A new report finds pervasive and severe human rights abuses in the West Bank.

Ali Gharib

January 19, 2016

A Palestinian girl carries a toy car after the Israeli army demolished a shanty near the settlement of Maale Adumim, January 6, 2016.(Reuters / Mohamad Torokman)

For almost a half a century, Israeli settlements in the Palestinian territories occupied during the Six Day War have grown, imposing a two-tiered system—one that not only discriminates against Palestinians but deprives them of basic rights and adversely impacts their society’s economic viability. Proponents of a two-state solution have watched with dismay as every new apartment and settlement erected in occupied territory created new stumbling blocks on the path to peace and ending the conflict. And yet Israel has faced few consequences.
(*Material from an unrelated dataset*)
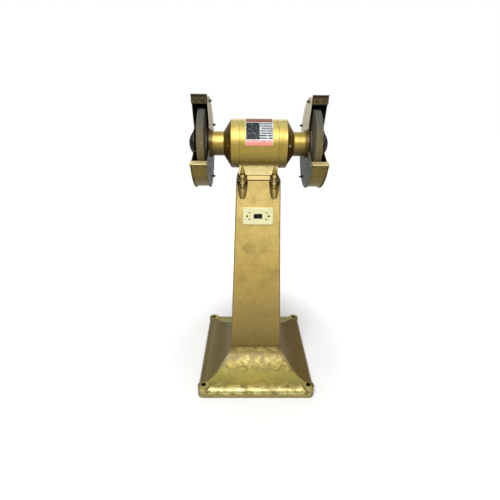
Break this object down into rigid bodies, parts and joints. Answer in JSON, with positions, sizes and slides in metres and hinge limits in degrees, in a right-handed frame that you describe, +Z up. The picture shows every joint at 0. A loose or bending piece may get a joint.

On Tuesday morning, however, New York–based Human Rights Watch released a report calling for an end to this impunity, at least where the international business community is concerned.

The new 162-page report, “Occupation, Inc.: How Settlement Businesses Contribute to Israel’s Violations of Palestinian Rights,” calls for businesses operating in and dealing directly with Israeli settlements to end their endeavors there. “In Human Rights Watch’s view, the context of human rights abuse to which settlement business activity contributes is so pervasive and severe that businesses should cease carrying out activities inside or for the benefit of settlements,” the report says. “They should also stop financing, administering, trading with or otherwise supporting settlements or settlement-related activities and infrastructure.”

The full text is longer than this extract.